EXERCISE REQUIREMENTS => Here are some records. Copy each one exactly.

RECORDS SHOWN =>
--- START ---

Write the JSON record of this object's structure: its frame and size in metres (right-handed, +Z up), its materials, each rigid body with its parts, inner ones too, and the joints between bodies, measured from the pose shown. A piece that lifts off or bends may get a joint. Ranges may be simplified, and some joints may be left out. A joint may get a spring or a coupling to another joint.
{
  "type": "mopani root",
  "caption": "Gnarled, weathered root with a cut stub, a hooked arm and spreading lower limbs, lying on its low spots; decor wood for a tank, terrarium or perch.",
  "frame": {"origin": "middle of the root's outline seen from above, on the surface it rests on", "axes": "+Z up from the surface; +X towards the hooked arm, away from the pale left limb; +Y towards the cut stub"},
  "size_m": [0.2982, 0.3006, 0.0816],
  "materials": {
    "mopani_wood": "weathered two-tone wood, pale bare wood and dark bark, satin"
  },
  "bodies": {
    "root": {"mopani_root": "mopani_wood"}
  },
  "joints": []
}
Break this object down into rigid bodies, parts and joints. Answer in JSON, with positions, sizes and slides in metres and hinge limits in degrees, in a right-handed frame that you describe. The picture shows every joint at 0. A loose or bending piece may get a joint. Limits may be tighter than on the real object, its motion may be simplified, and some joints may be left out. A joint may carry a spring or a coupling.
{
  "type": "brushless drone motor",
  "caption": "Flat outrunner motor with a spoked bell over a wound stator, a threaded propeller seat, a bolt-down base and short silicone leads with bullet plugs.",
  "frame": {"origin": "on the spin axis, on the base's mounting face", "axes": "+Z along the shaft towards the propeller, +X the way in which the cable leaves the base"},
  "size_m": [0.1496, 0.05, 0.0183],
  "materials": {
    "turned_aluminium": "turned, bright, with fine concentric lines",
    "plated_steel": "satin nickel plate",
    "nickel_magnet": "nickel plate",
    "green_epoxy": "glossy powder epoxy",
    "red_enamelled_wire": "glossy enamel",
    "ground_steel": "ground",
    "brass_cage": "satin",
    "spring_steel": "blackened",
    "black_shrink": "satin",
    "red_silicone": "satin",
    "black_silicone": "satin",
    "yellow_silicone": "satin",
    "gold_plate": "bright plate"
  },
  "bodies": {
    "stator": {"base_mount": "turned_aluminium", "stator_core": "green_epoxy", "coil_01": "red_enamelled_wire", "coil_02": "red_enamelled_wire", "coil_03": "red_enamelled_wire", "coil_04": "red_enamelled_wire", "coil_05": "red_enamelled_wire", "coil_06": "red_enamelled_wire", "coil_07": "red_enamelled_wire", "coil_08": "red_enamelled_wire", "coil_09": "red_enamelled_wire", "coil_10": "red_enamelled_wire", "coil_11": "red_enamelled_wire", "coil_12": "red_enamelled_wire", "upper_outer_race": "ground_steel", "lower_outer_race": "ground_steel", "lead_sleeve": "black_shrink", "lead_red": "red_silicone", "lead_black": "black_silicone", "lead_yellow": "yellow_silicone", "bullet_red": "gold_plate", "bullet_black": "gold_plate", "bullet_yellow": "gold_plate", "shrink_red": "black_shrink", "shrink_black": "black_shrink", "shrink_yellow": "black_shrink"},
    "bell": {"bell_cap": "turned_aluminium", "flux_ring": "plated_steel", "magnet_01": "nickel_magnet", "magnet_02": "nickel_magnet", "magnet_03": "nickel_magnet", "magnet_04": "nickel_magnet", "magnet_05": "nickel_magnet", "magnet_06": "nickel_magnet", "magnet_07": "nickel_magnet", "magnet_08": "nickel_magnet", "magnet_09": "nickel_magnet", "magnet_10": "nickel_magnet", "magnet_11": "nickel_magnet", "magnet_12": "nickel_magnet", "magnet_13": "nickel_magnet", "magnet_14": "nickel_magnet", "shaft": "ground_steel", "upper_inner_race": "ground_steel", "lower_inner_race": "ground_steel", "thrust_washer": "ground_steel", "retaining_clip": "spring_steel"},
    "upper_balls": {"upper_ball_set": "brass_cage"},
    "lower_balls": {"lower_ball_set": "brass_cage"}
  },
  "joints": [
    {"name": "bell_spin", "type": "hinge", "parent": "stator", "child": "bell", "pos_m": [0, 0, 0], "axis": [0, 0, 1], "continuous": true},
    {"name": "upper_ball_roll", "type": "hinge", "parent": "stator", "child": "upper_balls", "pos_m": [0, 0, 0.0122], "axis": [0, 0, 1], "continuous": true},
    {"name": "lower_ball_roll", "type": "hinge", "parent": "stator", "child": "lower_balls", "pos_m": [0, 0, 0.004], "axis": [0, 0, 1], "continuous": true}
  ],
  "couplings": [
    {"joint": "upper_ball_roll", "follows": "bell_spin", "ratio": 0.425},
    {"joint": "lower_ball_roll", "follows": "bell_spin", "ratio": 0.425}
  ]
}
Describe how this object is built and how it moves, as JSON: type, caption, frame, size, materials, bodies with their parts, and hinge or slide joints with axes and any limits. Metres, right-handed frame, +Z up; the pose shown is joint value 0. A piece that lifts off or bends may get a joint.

--- END ---

ANSWER TO THE PROBLEM =>
Write the JSON record of this object's structure: its frame and size in metres (right-handed, +Z up), its materials, each rigid body with its parts, inner ones too, and the joints between bodies, measured from the pose shown. A piece that lifts off or bends may get a joint. Ranges may be simplified, and some joints may be left out. A joint may get a spring or a coupling to another joint.
{
  "type": "mopani root",
  "caption": "Gnarled, weathered root with a cut stub, a hooked arm and spreading lower limbs, lying on its low spots; decor wood for a tank, terrarium or perch.",
  "frame": {"origin": "middle of the root's outline seen from above, on the surface it rests on", "axes": "+Z up from the surface; +X towards the hooked arm, away from the pale left limb; +Y towards the cut stub"},
  "size_m": [0.2982, 0.3006, 0.0816],
  "materials": {
    "mopani_wood": "weathered two-tone wood, pale bare wood and dark bark, satin"
  },
  "bodies": {
    "root": {"mopani_root": "mopani_wood"}
  },
  "joints": []
}
Break this object down into rigid bodies, parts and joints. Answer in JSON, with positions, sizes and slides in metres and hinge limits in degrees, in a right-handed frame that you describe. The picture shows every joint at 0. A loose or bending piece may get a joint. Limits may be tighter than on the real object, its motion may be simplified, and some joints may be left out. A joint may carry a spring or a coupling.
{
  "type": "brushless drone motor",
  "caption": "Flat outrunner motor with a spoked bell over a wound stator, a threaded propeller seat, a bolt-down base and short silicone leads with bullet plugs.",
  "frame": {"origin": "on the spin axis, on the base's mounting face", "axes": "+Z along the shaft towards the propeller, +X the way in which the cable leaves the base"},
  "size_m": [0.1496, 0.05, 0.0183],
  "materials": {
    "turned_aluminium": "turned, bright, with fine concentric lines",
    "plated_steel": "satin nickel plate",
    "nickel_magnet": "nickel plate",
    "green_epoxy": "glossy powder epoxy",
    "red_enamelled_wire": "glossy enamel",
    "ground_steel": "ground",
    "brass_cage": "satin",
    "spring_steel": "blackened",
    "black_shrink": "satin",
    "red_silicone": "satin",
    "black_silicone": "satin",
    "yellow_silicone": "satin",
    "gold_plate": "bright plate"
  },
  "bodies": {
    "stator": {"base_mount": "turned_aluminium", "stator_core": "green_epoxy", "coil_01": "red_enamelled_wire", "coil_02": "red_enamelled_wire", "coil_03": "red_enamelled_wire", "coil_04": "red_enamelled_wire", "coil_05": "red_enamelled_wire", "coil_06": "red_enamelled_wire", "coil_07": "red_enamelled_wire", "coil_08": "red_enamelled_wire", "coil_09": "red_enamelled_wire", "coil_10": "red_enamelled_wire", "coil_11": "red_enamelled_wire", "coil_12": "red_enamelled_wire", "upper_outer_race": "ground_steel", "lower_outer_race": "ground_steel", "lead_sleeve": "black_shrink", "lead_red": "red_silicone", "lead_black": "black_silicone", "lead_yellow": "yellow_silicone", "bullet_red": "gold_plate", "bullet_black": "gold_plate", "bullet_yellow": "gold_plate", "shrink_red": "black_shrink", "shrink_black": "black_shrink", "shrink_yellow": "black_shrink"},
    "bell": {"bell_cap": "turned_aluminium", "flux_ring": "plated_steel", "magnet_01": "nickel_magnet", "magnet_02": "nickel_magnet", "magnet_03": "nickel_magnet", "magnet_04": "nickel_magnet", "magnet_05": "nickel_magnet", "magnet_06": "nickel_magnet", "magnet_07": "nickel_magnet", "magnet_08": "nickel_magnet", "magnet_09": "nickel_magnet", "magnet_10": "nickel_magnet", "magnet_11": "nickel_magnet", "magnet_12": "nickel_magnet", "magnet_13": "nickel_magnet", "magnet_14": "nickel_magnet", "shaft": "ground_steel", "upper_inner_race": "ground_steel", "lower_inner_race": "ground_steel", "thrust_washer": "ground_steel", "retaining_clip": "spring_steel"},
    "upper_balls": {"upper_ball_set": "brass_cage"},
    "lower_balls": {"lower_ball_set": "brass_cage"}
  },
  "joints": [
    {"name": "bell_spin", "type": "hinge", "parent": "stator", "child": "bell", "pos_m": [0, 0, 0], "axis": [0, 0, 1], "continuous": true},
    {"name": "upper_ball_roll", "type": "hinge", "parent": "stator", "child": "upper_balls", "pos_m": [0, 0, 0.0122], "axis": [0, 0, 1], "continuous": true},
    {"name": "lower_ball_roll", "type": "hinge", "parent": "stator", "child": "lower_balls", "pos_m": [0, 0, 0.004], "axis": [0, 0, 1], "continuous": true}
  ],
  "couplings": [
    {"joint": "upper_ball_roll", "follows": "bell_spin", "ratio": 0.425},
    {"joint": "lower_ball_roll", "follows": "bell_spin", "ratio": 0.425}
  ]
}
Describe how this object is built and how it moves, as JSON: type, caption, frame, size, materials, bodies with their parts, and hinge or slide joints with axes and any limits. Metres, right-handed frame, +Z up; the pose shown is joint value 0. A piece that lifts off or bends may get a joint.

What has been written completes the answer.